From the first quarter of fiscal 2014 through the first quarter of fiscal 2017, the Company has repurchased 8.1 million shares, or 35.6%, of its common stock, for $91.9 million. The company repurchased 14,364 shares for cash proceeds of $263,000 during the quarter ended December 31, 2017 to satisfy tax withholding obligations for restricted stock awards of certain  officers, not as part of its publicly announced repurchase program.

During the quarter ended December 31, 2017, the Company paid a $0.075 per-share dividend. The Company announced on January 23, 2018 it would pay a dividend of $0.08 per share on February 27, 2018 to shareholders of record as of February 13, 2018. This will be the sixth consecutive quarterly dividend increase. The Company's equity as a percent of total assets stood at 13.27% at December 31, 2017, as compared to 13.06% at September 30, 2017, while the Company's tangible common equity ratio, a non-GAAP measure, was 10.96% at December 31, 2017, up from 10.72% at September 30, 2017.

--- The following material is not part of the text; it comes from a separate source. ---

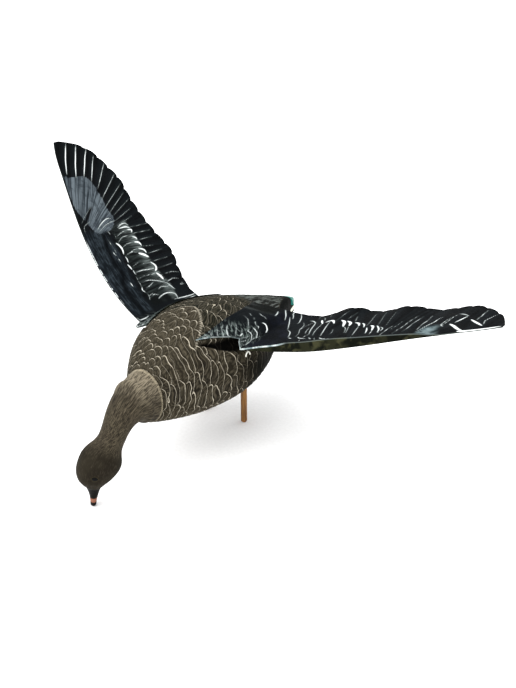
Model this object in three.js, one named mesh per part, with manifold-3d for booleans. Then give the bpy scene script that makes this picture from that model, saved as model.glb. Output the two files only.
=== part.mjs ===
// Feeding goose decoy: a moulded body on two wooden pegs, a head and neck piece reaching down to the
// ground, two printed cloth wings spread open, a short tie under the left wing and a cap on the tail's end.
// Millimetres, +Z up, the goose faces -Y and its left wing points along +X.
import * as THREE from 'three';
import { mergeVertices } from 'three/addons/utils/BufferGeometryUtils.js';
import Module from 'manifold-3d';

const wasm = await Module();
wasm.setup();

// Overall sizes
const body_length = 460; // neck seam to the start of the tail's blunt end, the measure of every share below
const belly_clearance = 72; // ground to the lowest point of the belly
const piece_gap = 0.3; // between pieces that touch

// Body outline as shares of body_length, measured along the body from the neck seam.
// Heights are measured from the lowest point of the belly.
const tail_end_station = 1.038;
const body_stations = [
  0, 0.035, 0.075, 0.14, 0.21, 0.29, 0.37, 0.45,
  0.53, 0.61, 0.69, 0.77, 0.85, 0.94, 0.985, tail_end_station,
];
const body_top = [
  0.283, 0.323, 0.354, 0.386, 0.404, 0.411, 0.408, 0.395,
  0.375, 0.35, 0.323, 0.294, 0.262, 0.227, 0.2105, 0.1905,
];
const body_bottom = [
  0.064, 0.052, 0.04, 0.023, 0.011, 0.004, 0, 0.003,
  0.012, 0.03, 0.052, 0.075, 0.097, 0.114, 0.118, 0.119,
];
const body_half_width = [
  0.085, 0.114, 0.141, 0.179, 0.207, 0.229, 0.237, 0.23,
  0.211, 0.184, 0.152, 0.119, 0.085, 0.047, 0.03, 0.0145,
];
const tail_squareness = 5; // exponent of the section at the tail's end, where 2 is an ellipse
const squarer_from = 0.76; // share of body_length where the section starts to turn square
const body_rings = 34;
const body_segments = 32;

// Head and neck, one row for each section from the seam down to the tip of the bill.
// reach is a share of neck_reach forward, height a share of the height of the seam's middle.
const neck_reach = 129;
const head_lean = 0.1264; // how far the bill's tip lies to the goose's right, share of neck_reach
const head_turn = 42; // degrees the face turns to the goose's right
const head_depth = 73; // crown to throat
const head_width = 58; // cheek to cheek
const neck_rows = [
  // reach, height, pitch, depth share, width share, turn share
  [0.0, 1.0, 0, 0, 0, 0],
  [0.17, 1.008, 8, 1.15, 1.27, 0],
  [0.333, 0.994, 22, 0.925, 1.13, 0],
  [0.465, 0.94, 38, 0.77, 0.96, 0.02],
  [0.55, 0.875, 48, 0.67, 0.86, 0.08],
  [0.605, 0.815, 52, 0.622, 0.81, 0.2],
  [0.667, 0.745, 52, 0.61, 0.79, 0.38],
  [0.736, 0.69, 51, 0.67, 0.82, 0.6],
  [0.798, 0.645, 54, 0.81, 0.9, 0.8],
  [0.853, 0.59, 61, 0.94, 0.97, 0.93],
  [0.905, 0.51, 74, 1.0, 1.0, 1],
  [0.938, 0.437, 82, 0.96, 0.96, 1],
  [0.969, 0.37, 86, 0.81, 0.85, 1],
  [0.984, 0.318, 88, 0.61, 0.68, 1],
  [0.988, 0.27, 90, 0.42, 0.5, 1],
  [0.99, 0.24, 90, 0.34, 0.42, 1],
  [0.992, 0.165, 90, 0.235, 0.34, 1],
  [1.0, 0.08, 90, 0.17, 0.29, 1],
  [1.0, 0.02, 90, 0.15, 0.24, 1],
  [0.998, 0.0, 90, 0.07, 0.12, 1],
];
const neck_rings = 40;
const neck_segments = 26;

// Pegs
const peg_diameter = 12;
const peg_foot_diameter = 9; // flat at the bottom of the peg
const peg_foot_chamfer = 2;
const peg_spacing = 89; // middle to middle
const peg_station = 0.507; // share of body_length behind the seam
const peg_socket_depth = 40; // up into the body, from the lowest point of the belly
const peg_clearance = 0.3;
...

Mr. Johnson concluded, “Charter Financial continues to be in great position to capitalize on our long term goals, and the new tax bill should only help us achieve these goals. Asset quality remains strong, and our new teams in Cobb and DeKalb Counties are positioned to perform well as we expand into the Metro Atlanta market. We still have plenty of capacity to use our capital to expand the balance sheet, either through acquisitions or legacy loan growth. Our capital position remains strong and the increase in the dividend is evidence of the board's confidence in our promising outlook for 2018 and beyond."